Begin, Brodsky advises, by zooming in on the convictions, we take for granted:

"A prudent thing to do, therefore, would be to subject your notions of good to the closest possible scrutiny, to go, so to speak, through your entire wardrobe checking which of your clothes may fit a stranger. That, of course, may turn into a full-time occupation, and well it should. You'll be surprised how many things you considered your own and good can easily fit, without much adjustment, your enemy. You may even start to wonder whether he is not your mirror image, for the most interesting thing about Evil is that it is wholly human. To put it mildly, nothing can be turned and worn inside out with greater ease than one's notion of social justice, civic conscience, a better future, etc. One of the surest signs of danger here is the number of those who share your views, not so much because unanimity has the knack of degenerating into uniformity as because of the probability-implicit in great numbers-that noble sentiment is being faked.
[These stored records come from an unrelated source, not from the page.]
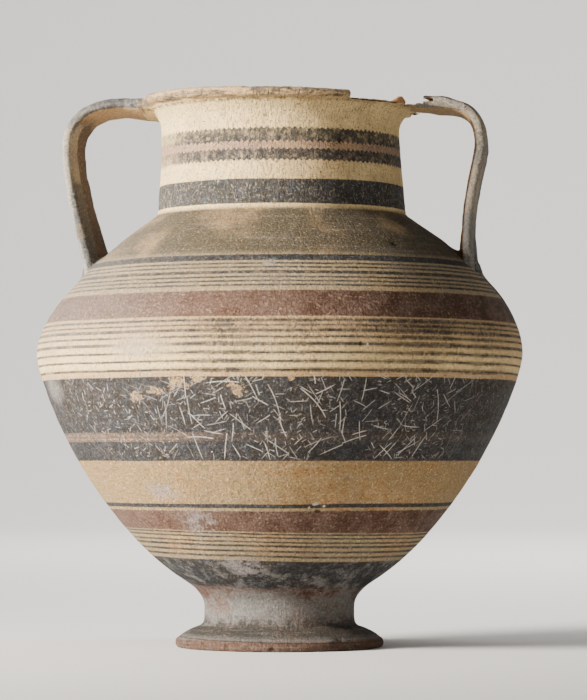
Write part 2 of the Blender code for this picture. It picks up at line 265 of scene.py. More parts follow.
def sway(z):
    """How far the jar's axis strays towards the right handle at heights."""
    middle, upper = NECK_FOOT_Z - NECK_HEIGHT / 2, NECK_FOOT_Z + NECK_HEIGHT / 4
    out = smooth_step(z, BELLY_Z, middle)
    back = 0.55 * smooth_step(z, middle, upper)
    home = 0.35 * smooth_step(z, upper, NECK_TOP_Z)
    return BODY_SWAY * out * (1 - back - home)


# Handles
def strap_line(handle, count):
    """The strap's middle line as (radius, height) points, from the neck's wall to the shoulder's."""
    top = np.array((LIP_RADIUS + ARM_LENGTH, RIM_Z - handle["arm_drop"]))
    side = np.array((handle["reach"] - STRAP_THICKNESS / 2, RIM_Z - REACH_DROP))
    root = np.array((handle["root_radius"], shoulder_height(handle["root_radius"])))
    across, down = (side - top) * handle["bend"]
    bend = bezier(top, top + (across, 0), side - (0, down), side, 60)
    fall = (side - root)[1]
    rise = fall * handle["root_rise"]
    drop = bezier(side, side - (0, fall * handle["hang"]), root + (rise * handle["root_lean"], rise), root,
                  60)
    arm = np.linspace((NECK_TOP_RADIUS, top[1] - handle["arm_rise"]), top, 20)
    line = np.vstack((arm, bend[1:], drop[1:]))
    run = distances(line)
    at = np.linspace(0, run[-1], count)
    return np.column_stack((np.interp(at, run, line[:, 0]), np.interp(at, run, line[:, 1]))), at


def into_strap(points, handle):
    """For points of the jar: place across the strap, place through it (outwards), and share along."""
    turn = math.radians(handle["bearing"])
    x = points[:, 0] * math.cos(turn) + points[:, 1] * math.sin(turn)
    y = points[:, 1] * math.cos(turn) - points[:, 0] * math.sin(turn)
    line, at = strap_line(handle, 160)
    run = heading(line)
    through = np.empty(len(points))
    along = np.empty(len(points))
    for start in range(0, len(points), CHUNK):
        part = slice(start, start + CHUNK)
        away = np.column_stack((x[part], points[part, 2]))[:, None, :] - line[None]
        nearest = np.argmin((away**2).sum(axis=2), axis=1)
        step = away[np.arange(len(nearest)), nearest]
        ahead = run[nearest]
        through[part] = step[:, 1] * ahead[:, 0] - step[:, 0] * ahead[:, 1]
        beyond = step[:, 0] * ahead[:, 0] + step[:, 1] * ahead[:, 1]
        along[part] = at[nearest] / at[-1]
        far = np.where(nearest == 0, np.maximum(-beyond, 0), 0)
        through[part] = np.where(x[part] > 0, np.hypot(through[part], far) * np.sign(through[part]), 1.0)
    twist = math.radians(handle["twist"])
    return (y * math.cos(twist) + through * math.sin(twist), through * math.cos(twist) - y * math.sin(twist),
            along)


# Surface relief
def swells(points, per_metre, seed, octaves=3):
    """Smooth noise at points, about -1 to 1, with a number of swells per metre along each axis."""
    shift = Vector((seed * 7.31, seed * 3.17, seed * 5.53))
    places = points * np.asarray(per_metre, float)
    return np.array([fractal(Vector(p) + shift, 0.7, 2.1, octaves) for p in places])


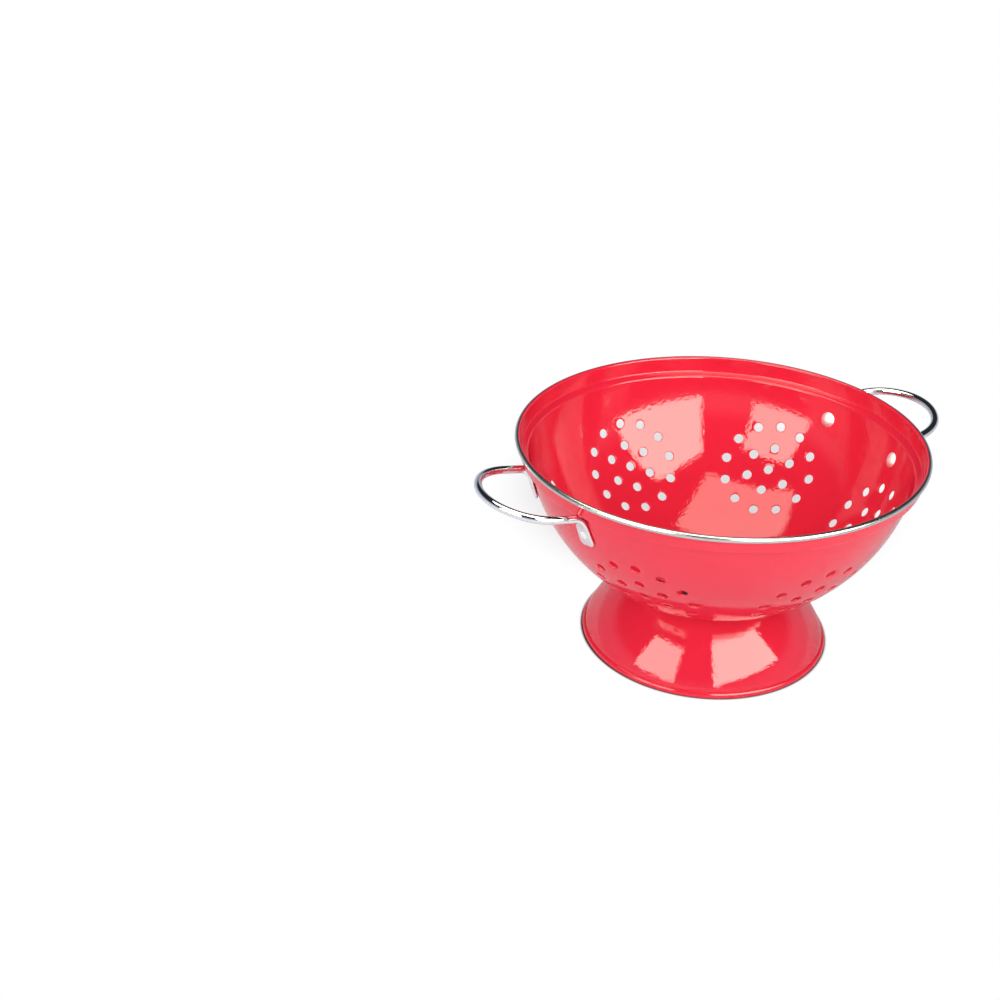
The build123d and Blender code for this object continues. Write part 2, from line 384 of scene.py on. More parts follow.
outer_end = -math.degrees(math.asin(drop / bowl_radius))
inner_end = -math.degrees(math.asin((middle_height - ledge_inside.y) / inside_radius))
outer = arc((0, middle_height), bowl_radius, -90, outer_end, wall_steps)
inner = arc((0, middle_height), inside_radius, inner_end, -90, wall_steps)
going_up = rounded(outer[-2], wall_top, collar_foot, ledge_fillet, 6)
going_up += rounded(wall_top, collar_foot, collar_top, collar_fillet, 5)
going_down = rounded(edge_inside, collar_inside, ledge_inside, collar_fillet, 5)
going_down += rounded(collar_inside, ledge_inside, inner[1], ledge_fillet, 6)
under_trim = trim_thickness + trim_room
bowl_outline = [p for p in outer if p.y < going_up[0].y - corner_gap] + going_up
bowl_outline += arc(edge_middle, edge_radius - under_trim, trim_end, trim_start, 20)
bowl_outline += arc(edge_middle, edge_radius, trim_start + bead_step, 180, 8)
bowl_outline += going_down + [p for p in inner if p.y < going_down[-1].y - corner_gap]
print("bowl outline:", len(bowl_outline), "points, rim", round(edge_middle.x + edge_radius, 2), "mm")

# %% [markdown]
# ## The rivets' places and the hole cutter
# The rivets' places are wanted twice, for holes and for rivets, so they are the loose points of a
# small mesh, measured from the middle of the ball. The cutter is a spool: a waist as wide as the
# hole, with a soft flare at each face, because enamel draws back to a rounded edge at a hole.

# %% Rivet places and cutter
hole_radius = 2.95
hole_softness = 0.35
# The flare ends in a lip that leaves the sheet's face, and the cutter's ends stand well clear
lip_run, lip_rise = 0.25, 0.045
cutter_reach = 3.0
flare_steps = 4
rivet_radius = 2.0
rivet_drop = 12.0
rivet_side = 32.3
tab_above = 7.5
wire_radius = 2.35
rivet_below = math.asin((drop + rivet_drop) / bowl_radius)
bend_below = rivet_below - tab_above / bowl_radius
rivet_turn = math.asin(rivet_side / ((bowl_radius + wire_radius) * math.cos(bend_below)))


def on_ball(turn, below, out=0.0):
    """Place on the wall: an angle round the ball, an angle below its middle, and how far out."""
    level = math.cos(below)
    way = Vector((level * math.cos(turn), level * math.sin(turn), -math.sin(below)))
    return way * (bowl_radius + out) + Vector((0, 0, middle_height))


rivet_turns = (rivet_turn, math.pi - rivet_turn, math.pi + rivet_turn, -rivet_turn)
ball_middle = Vector((0, 0, middle_height))
rivet_mesh = bpy.data.meshes.new("rivet_places")
rivet_ways = [on_ball(turn, rivet_below) - ball_middle for turn in rivet_turns]
rivet_mesh.from_pydata([way * mm for way in rivet_ways], [], [])
rivet_places = bpy.data.objects.new("rivet_places", rivet_mesh)


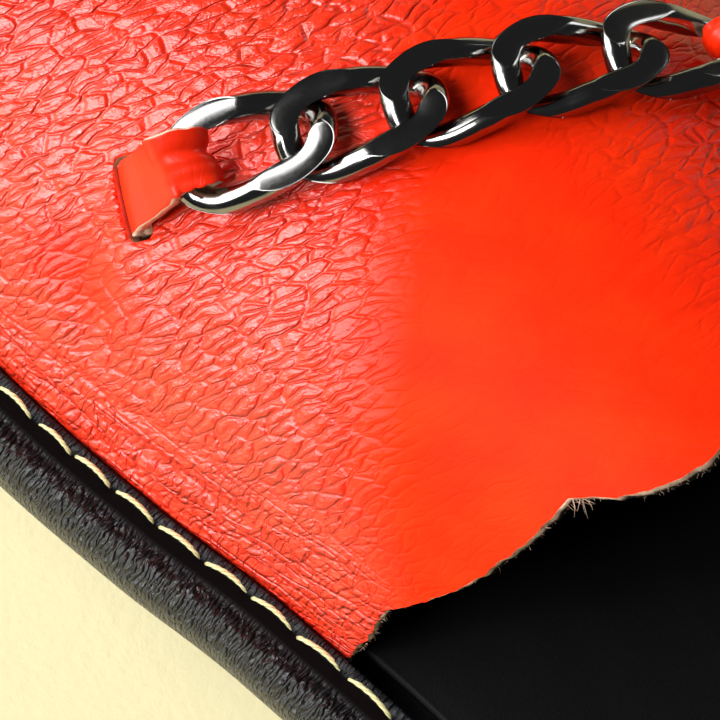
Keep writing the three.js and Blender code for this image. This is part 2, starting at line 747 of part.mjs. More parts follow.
function midsoleGeometry() {
  const waist = MIDSOLE_OVERHANG;
  return plate(
    waist,
    waist,
    (x) => groundLevel(x) + OUTSOLE_THICKNESS + GAP,
    (x) => edgeLevel(x) - FOOTBED_THICKNESS - GAP,
    4,
  );
}

// Shares of the length at which grooves cross the outsole between its lugs
const TREAD = [
  { from: 0.05, to: 0.26, grooves: 4 },
  { from: 0.53, to: 0.93, grooves: 8 },
];

function outsoleGeometry() {
  let solid = toManifold(plate(
    OUTSOLE_OVERHANG - 0.6,
    OUTSOLE_OVERHANG,
    groundLevel,
    (x) => groundLevel(x) + OUTSOLE_THICKNESS,
    4,
  ));
  for (const { from, to, grooves } of TREAD) {
    for (let i = 0; i < grooves; i += 1) {
      const x = THREE.MathUtils.lerp(from, to, i / (grooves - 1)) * FOOTBED_LENGTH;
      const bar = new THREE.BoxGeometry(GROOVE_WIDTH, 3 * BALL_WIDTH, 2 * GROOVE_DEPTH);
      bar.translate(x, 0, groundLevel(x));
      solid = solid.subtract(toManifold(bar));
    }
  }
  return fromManifold(solid);
}

const slipper = new THREE.Group();
const inner = new THREE.Group();
slipper.add(inner);

function addPiece(name, geometry, finish) {
  const piece = new THREE.Mesh(geometry, finish);
  piece.name = name;
  inner.add(piece);
  return piece;
}

addPiece('outsole', outsoleGeometry(), blackRubber);
addPiece('midsole', midsoleGeometry(), blackFoam);
addPiece('rand', randGeometry(), blackLeather);
addPiece('insole', insoleGeometry(), blackSuede);

const vamp = toManifold(upperGeometry())
  .subtract(toManifold(slitCutter(0)))
  .subtract(toManifold(slitCutter(CHAIN_SPAN)));
addPiece('upper', fromManifold(vamp), redLeather);

addPiece('tab_medial', tabGeometry(0, 1, endBar(0, 1)), redLeather);
addPiece('tab_lateral', tabGeometry(CHAIN_SPAN, -1, endBar(LINK_COUNT - 1, -1)), redLeather);

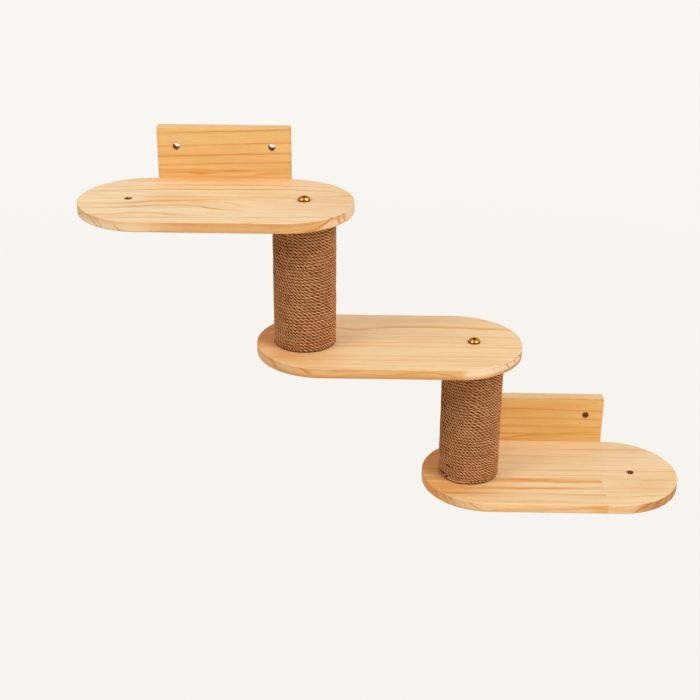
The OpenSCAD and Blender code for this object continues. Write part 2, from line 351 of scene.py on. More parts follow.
def bold_lines(board, ring):
    """The lines of the face, with those of the two boards that meet in a finger joint."""
    look = board.look
    lines = darkest(board, ring, board.size_mm, look["lines"])
    if "joint" in look:
        joint_along, joint_across = look["joint"]
        front = board.over.between(joint_across - 0.5, joint_across + 0.5)
        right = board.along.between(joint_along - 0.5, joint_along + 0.5)
        left_lines = darkest(board, ring, board.size_mm, look["lines_left"])
        right_lines = darkest(board, ring, board.size_mm, look["lines_right"])
        lines = lines.at_least((left_lines * (1 - right) + right_lines * right) * front)
    patchy = board.grain(75, 14).between(0.30, 0.62, 0.78, 1.12)
    streaks = board.grain(110, 1.5).between(0.36, 0.60, 1.12, 0.62)
    return lines * patchy * streaks


# %% [markdown]
# A sawtooth wave of the ring coordinate adds the faint rings between the bold ones. On
# the sawn ends they show evenly, and on the faces here more and there less. On the rims,
# the bold lines have tables of their own, which go by depth, because a line that was
# traced on the face is only roughly known where it comes out at the edge.

# %% The faint rings, and the lines on a rim
SHELF_THICKNESS_MM = 15


def faint_rings(board, ring):
    """The rings between the bold lines: a slow rise and a quick fall, spacing mm apart."""
    look = board.look
    place = board.finish.vector(board.seed, board.over / 24, board.depth / 24)
    tooth = (ring / look.get("spacing", 5.2) + board.finish.noise(place) * 2.5).part()
    thin = tooth.between(0.35, 0.93) * tooth.between(0.93, 1.0, 1.0, 0.0)
    shown = board.grain(130, 9).between(0.34, 0.68, 0.05, look["thin"]) * (1 - board.sawn)
    return thin * (shown + board.sawn * 0.25)


def with_rim_lines(board, late_wood, ripple):
    """Late wood with the rim's own lines, which are alone near the two ends."""
    from_left, from_right = board.look["own_rim"]
    own = board.along.between(from_left + 15, from_left) + board.along.between(from_right, from_right + 4)
    size_mm = (board.size_mm[0], SHELF_THICKNESS_MM)
    lines = darkest(board, board.depth + ripple * 0.5, size_mm, board.look["rim_lines"])
    return (late_wood * (1 - own * board.rim * 0.85)).at_least(lines * board.rim)


# %% [markdown]
# Early wood is pale, with slow clouds of a second colour, and a shelf's rim has colours
# of its own: partly since end grain soaks up more of the oil, and partly painted shade,
# darker and more orange where a rim gets less light. On top come fine dark and pale
# fibres, resin canals, which are short dark dashes, and warm patches, partly where resin
# has gathered and partly painted warm light and shade from the posts and the boards.
# A wall board's upward side is paler, as painted light, and the top beside a post gets
# its painted shadow.

# %% Early wood and small marks
DARK_FIBRE = colour(206, 140, 72)
PALE_FIBRE = colour(255, 232, 196)
RESIN_CANAL = colour(150, 88, 44)
# the colour of the warm patches, partly resin and partly painted warm light and shade
RESIN_AND_BOUNCE = colour(232, 166, 88)
AMBER = colour(232, 170, 84)
# the warm tint of the painted shadow beside a post
PAINTED_SHADE_TINT = colour(240, 194, 132)


def early_wood(board, early):
    """The pale wood between the rings."""
    finish, look = board.finish, board.look
    wood = finish.mix(early, look["blush"], board.grain(140, 34, detail=2.0).between(0.40, 0.66))
    # painted light: the side that looks up is paler, where more light falls
    if "upper" in look:
        wood = finish.mix(wood, look["upper"], board.upward)
    # a rim's colours are partly end grain that soaks up more oil and partly painted shade, darker and more
    # orange where the rim gets less light
    if "rim" in look:
        left, left_mm, front, right_mm, right = look["rim"]
        rim_wood = finish.mix(left, front, board.along.between(*left_mm))
        rim_wood = finish.mix(rim_wood, right, board.along.between(*right_mm))
        wood = finish.mix(wood, rim_wood, board.rim)
    return wood


def with_marks(board, wood, fibres, canals):
    """Wood with its fibres, its resin canals, its warm patches of resin and painted light, and the painted
    shadow beside a post.
    """
    finish, look = board.finish, board.look
    wood = finish.mix(wood, DARK_FIBRE, fibres.between(0.55, 0.80, 0.0, 0.30))
    wood = finish.mix(wood, PALE_FIBRE, fibres.between(0.46, 0.25, 0.0, 0.25))
    wood = finish.mix(wood, RESIN_CANAL, canals.between(0.72, 0.80, 0.0, 0.38) * (1 - board.sawn))
    # warm patches, partly resin and partly painted: warm light thrown from the posts and the boards, and
    # shade near them
    for at, reach_along, down, reach_down, share in look["resin_and_painted_bounce"]:
        spread = ((board.along - at) / reach_along) ** 2 + ((board.over - down) / reach_down) ** 2
        wood = finish.mix(wood, look.get("resin", RESIN_AND_BOUNCE), (spread * -1.0).exp() * share)
    if "amber" in look:
        first, last = look["amber"]
        amber = board.along.between(first, last - 5) * board.along.between(last, last + 0.5, 1.0, 0.0)
        wood = finish.mix(wood, AMBER, amber * board.rim * 0.7)
    # painted shade: the post and the shelf above cast a warm shadow on the top beside the post
    if "painted_shade_span" in look:
        shaded = board.along.between(*look["painted_shade_span"]) * board.over.between(132, 96) * board.upward
        wood = finish.mix(wood, PAINTED_SHADE_TINT, shaded, "MULTIPLY")
    return wood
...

Is it possible to have both tenderness and critical self-reflection? Possible, imperative, and also at the root of everything that matters. It is a careful blend of self-awareness and self-hardening that allows us to recognize and slay Evil. The self-love that leads to self-acceptance, and individualism. 

Brodsky continues:

"The surest defense against Evil is extreme individualism, originality of thinking, whimsicality, even if you will eccentricity, that is, something that can't be feigned, faked, imitated; something even a seasoned impostor couldn't be happy with. Something, in other words, that can't be shared, like your own skin: not even by a minority. Evil is a sucker for solidity. It always goes for big numbers, for confident granite, for ideological purity, for drilled armies and balanced sheets. Its proclivity for such things has to do presumably with its innate insecurity, but this realization, again, is of small comfort when Evil triumphs."

Totalitarianism is a system that exists to annihilate everything it is not. It does not rise in those who disagree but in those who fail to listen. Within us is the capacity for Evil, to turn our fear into hate, a process Toni Morrison called "othering." Brodsky's mission for the graduating class of 1984 (a class that included a beloved family member of mine) is that we must be more inventive. Stronger. More robust in examining ourselves and others. 

What perhaps relieves one from a charge of treason or, worse still, of projecting the tactical status quo into the future, is the hope that the victim will always be more inventive, more original in his thinking, more enterprising than the villain. Hence the chance that the victim may triumph.

Despite its fruitful skirmishes and often-moving frontline, I think Evil has yet to triumph. At the very least, as I write this post and you see it and believe there is a well-intentioned human behind it, and a well-meaning person receives it, we commune. Is that a form of goodness?

Evil always lurks; it never dies. If we fail to remember that, ours will be a failure of imagination, not will—a failure of empathy, not technology.

I shall define neither evil nor good; both should enjoy perpetual existence in question, not answer. Instead, let's focus on creative invention, divisive art, and resplendent individuality: like poet Ocean Vuong's harsh yet loving self-examination, Mark Hearld's riotous creation, and my collection of those who rebel with joy. As you examine the strength and base of the goodness that holds you up, take comfort in the brightness of the human spirit in times of disaster, Maya Angelou's poetic love summoned from pain, and Charlie Mackesy's rarefied kindness.